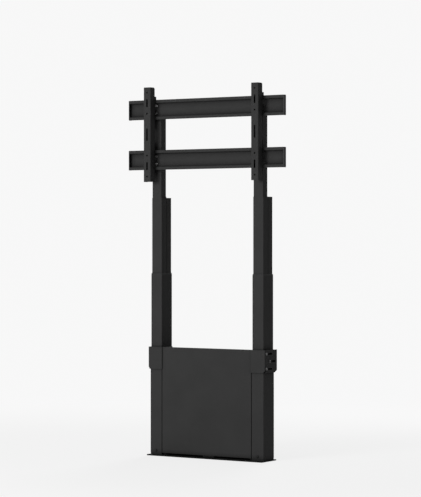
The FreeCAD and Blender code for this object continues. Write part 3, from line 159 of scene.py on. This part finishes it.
class Finish:
    """A material whose pattern follows the object's own coordinates, in metres."""

    def __init__(self, name, metallic=0.0, specular=0.5):
        self.material = bpy.data.materials.new(name)
        self.material.use_nodes = True
        self.tree = self.material.node_tree
        self.shader = self.tree.nodes["Principled BSDF"]
        self.shader.inputs["Metallic"].default_value = metallic
        self.shader.inputs["Specular IOR Level"].default_value = specular
        self.place = self.add("ShaderNodeTexCoord").outputs["Object"]

    def add(self, kind, **inputs):
        """A new node, with values for the inputs that are named."""
        node = self.tree.nodes.new(kind)
        for name, value in inputs.items():
            node.inputs[name.replace("_", " ")].default_value = value
        return node

    def join(self, source, target):
        self.tree.links.new(source, target)

    def grain(self, size, detail=2.0, stretch=(1, 1, 1)):
        """Noise whose blotches are about this size, drawn out by stretch."""
        mapping = self.add("ShaderNodeMapping", Scale=[1 / share for share in stretch])
        self.join(self.place, mapping.inputs["Vector"])
        noise = self.add("ShaderNodeTexNoise", Scale=1 / size, Detail=detail)
        self.join(mapping.outputs["Vector"], noise.inputs["Vector"])
        return noise.outputs["Fac"]

    def cells(self, size):
        """A pattern of cells about this size."""
        pattern = self.add("ShaderNodeTexVoronoi", Scale=1 / size)
        self.join(self.place, pattern.inputs["Vector"])
        return pattern

    def spread(self, value, low, high, start=NOISE_LOW, end=NOISE_HIGH):
        """A pattern's value carried over, so that start gives low and end gives high."""
        node = self.add("ShaderNodeMapRange", From_Min=start, From_Max=end, To_Min=low, To_Max=high)
        self.join(value, node.inputs["Value"])
        return node.outputs["Result"]

    def tones(self, value, dark, light, start=NOISE_LOW, end=NOISE_HIGH):
        """A colour between two tones that follows a pattern."""
        ramp = self.add("ShaderNodeValToRGB")
        ramp.color_ramp.elements[0].position = start
        ramp.color_ramp.elements[0].color = (*dark, 1)
        ramp.color_ramp.elements[1].position = end
        ramp.color_ramp.elements[1].color = (*light, 1)
        self.join(value, ramp.inputs["Fac"])
        return ramp.outputs["Color"]

    def blend(self, first, second, share):
        """Two patterns added, the second at a share of its strength."""
        node = self.add("ShaderNodeMath")
        node.operation = "MULTIPLY_ADD"
        self.join(second, node.inputs[0])
        node.inputs[1].default_value = share
        self.join(first, node.inputs[2])
        return node.outputs[0]

    def painted_shade(self, colour):
        """Painted shade: the colour darkened by ambient occlusion where another surface stands
        close by.
        """
        shelter = self.add("ShaderNodeAmbientOcclusion", Distance=PAINTED_SHADE_REACH)
        shelter.samples = PAINTED_SHADE_SAMPLES
        shade = self.spread(shelter.outputs["AO"], PAINTED_SHADE_LEAST, 1.0, start=PAINTED_SHADE_START, end=1.0)
        darkened = self.add("ShaderNodeVectorMath")
        darkened.operation = "SCALE"
        self.join(colour, darkened.inputs["Vector"])
        self.join(shade, darkened.inputs["Scale"])
        return darkened.outputs["Vector"]

    def colour(self, value):
        self.join(value, self.shader.inputs["Base Color"])

    def roughness(self, value):
        self.join(value, self.shader.inputs["Roughness"])

    def relief(self, value, height, edge=EDGE):
        """Bump of this height, over edges that catch the light as small radii do."""
        corner = self.add("ShaderNodeBevel", Radius=edge)
        corner.samples = EDGE_SAMPLES
        bump = self.add("ShaderNodeBump", Distance=height, Strength=1.0)
        self.join(corner.outputs["Normal"], bump.inputs["Normal"])
        self.join(value, bump.inputs["Height"])
        self.join(bump.outputs["Normal"], self.shader.inputs["Normal"])


def tinted(colour, factor):
    """The colour made darker or lighter by a factor."""
    return tuple(channel * factor for channel in colour)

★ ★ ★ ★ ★

• _Required work_
Emit, unaltered, the lines from the top of the listing down through the line that holds "material whose pattern"; emit nothing else.

• _Written answer_
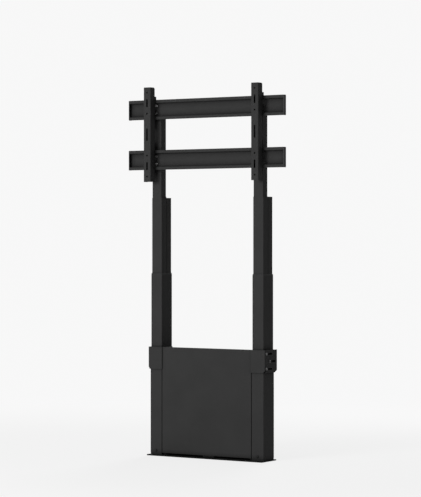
The FreeCAD and Blender code for this object continues. Write part 3, from line 159 of scene.py on. This part finishes it.
class Finish:
    """A material whose pattern follows the object's own coordinates, in metres."""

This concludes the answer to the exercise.